Date: Monday, October 19, 2020
Source: Nikkei Asia
SYDNEY -- China has urged its mills to stop using Australian cotton, Australian industry groups said Friday, a move viewed as retaliation in an escalating diplomatic row between the two countries.
"It has become clear to our industry that the National Development Reform Commission in China has recently been discouraging their country's spinning mills from using Australian cotton," Cotton Australia and the Australian Cotton Shippers Association said in a joint statement.
China is Australia's top trading partner, buying more than 30% of exports from Down Under. But tensions have heightened between the two countries in recent months over the coronavirus and Beijing's national security law targeting Hong Kong.
Australian trade minister Simon Birmingham said Friday that he is communicating with industry groups about the potential impact on cotton exports.
"Impeding the ability of producers to compete on a level playing field could constitute a potential breach of China's international undertakings, which would be taken very seriously by Australia," Birmingham said.

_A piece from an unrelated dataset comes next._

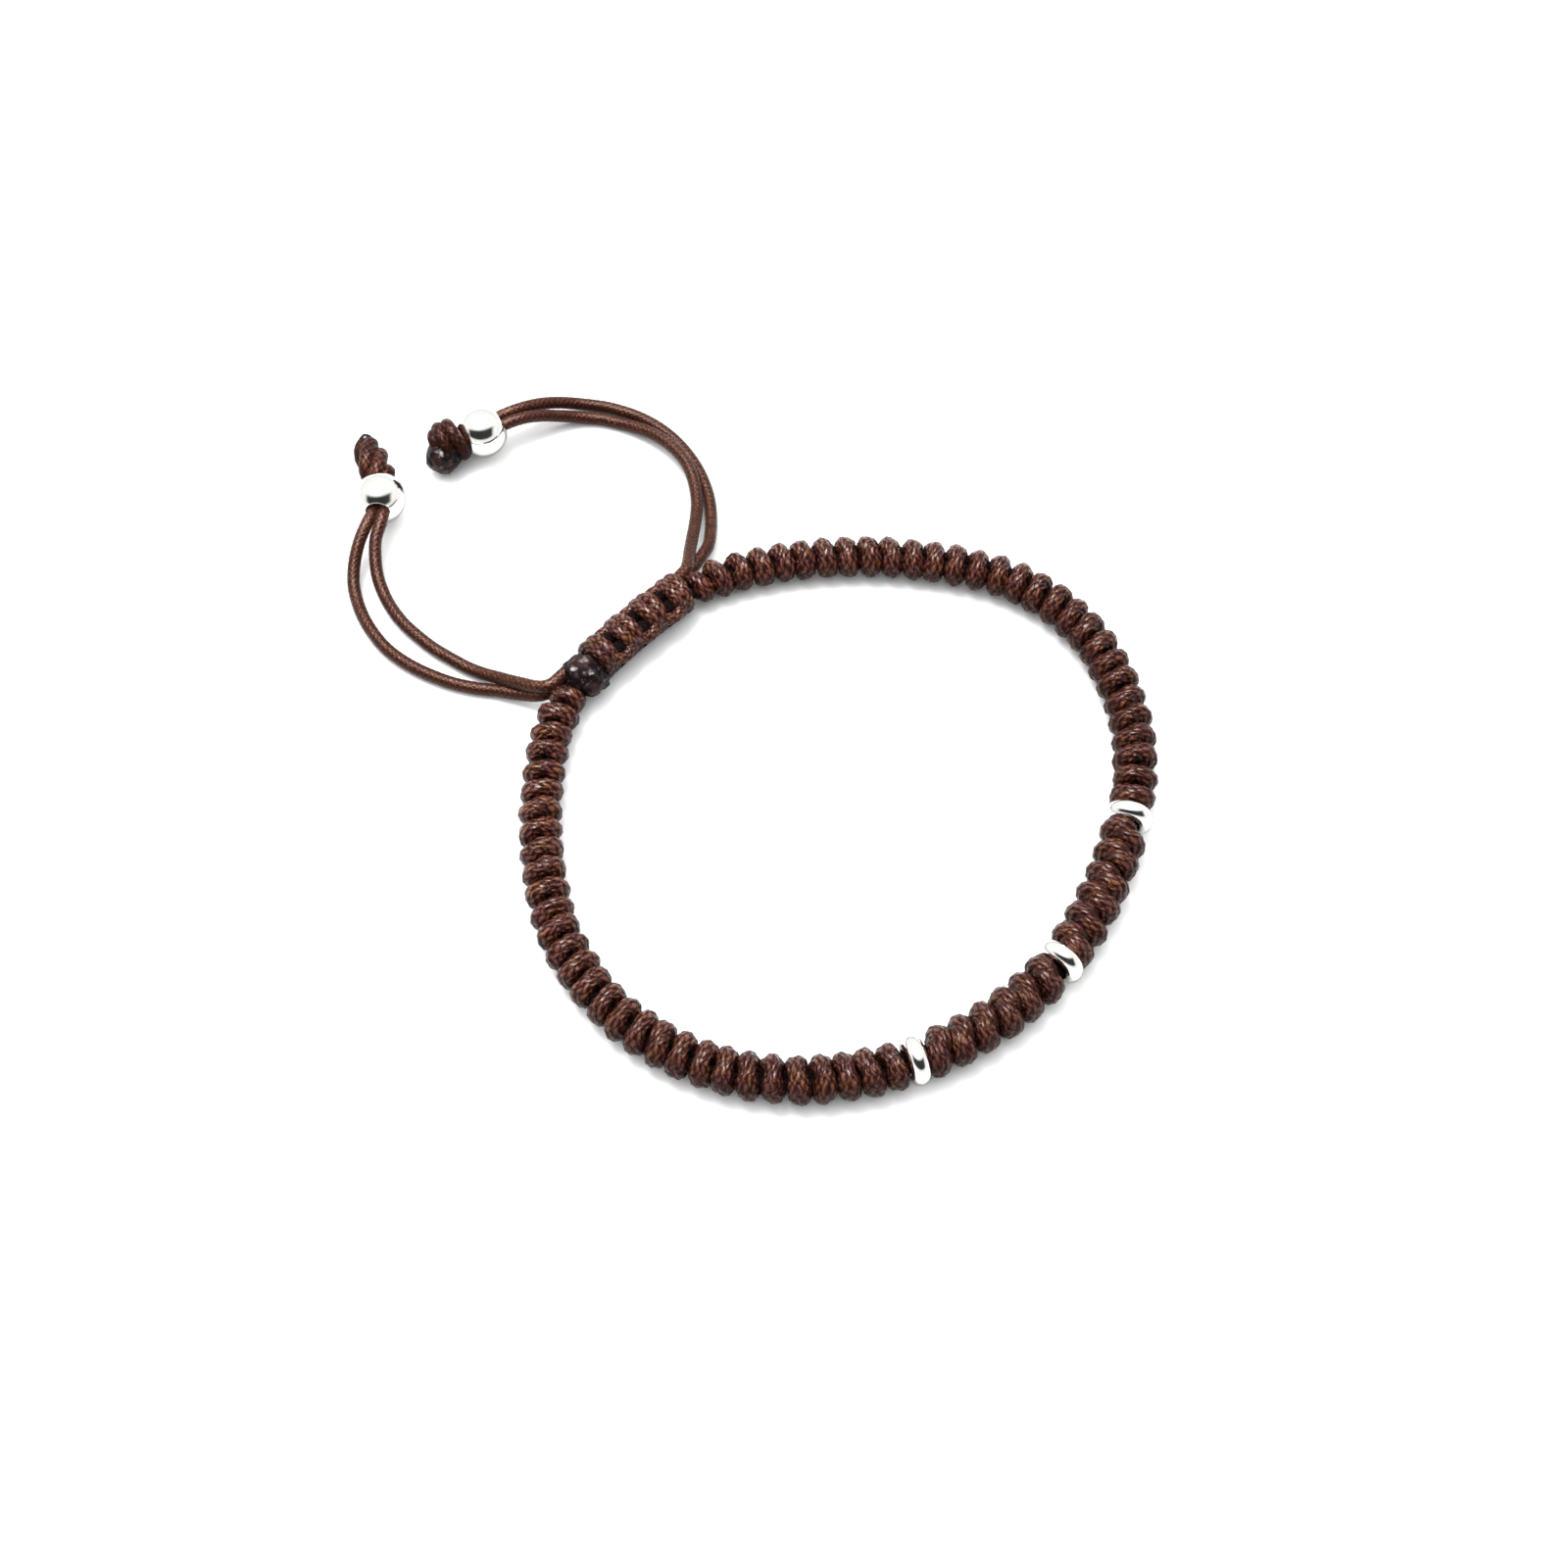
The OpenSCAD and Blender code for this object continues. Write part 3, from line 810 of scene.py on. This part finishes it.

The country exported 610 million Australian dollars ($432 million) of cotton to China in the 12 months through June, Australia's Department of Foreign Affairs and Trade said. This amounted to 63% of the nation's cotton shipments.
An official from Cotton Australia, during a TV appearance, discussed plans to bolster exports to other markets in response, citing Bangladesh and Vietnam.
Prime Minister Scott Morrison called in April for an independent inquiry into how the coronavirus outbreak began, prompting a strong rebuke from Beijing. China's sweeping national security law covering Hong Kong has added to tensions as well, as Canberra suspended its extradition treaty with the territory.
China temporarily halted meat imports from Australia in May, and has imposed a tariff of over 80% on Australian barley. Beijing launched an anti-dumping probe into Australian wine in August. Australian coal shipments reportedly face delays in entering China. Many regard these measures as political retaliation by Beijing against Canberra.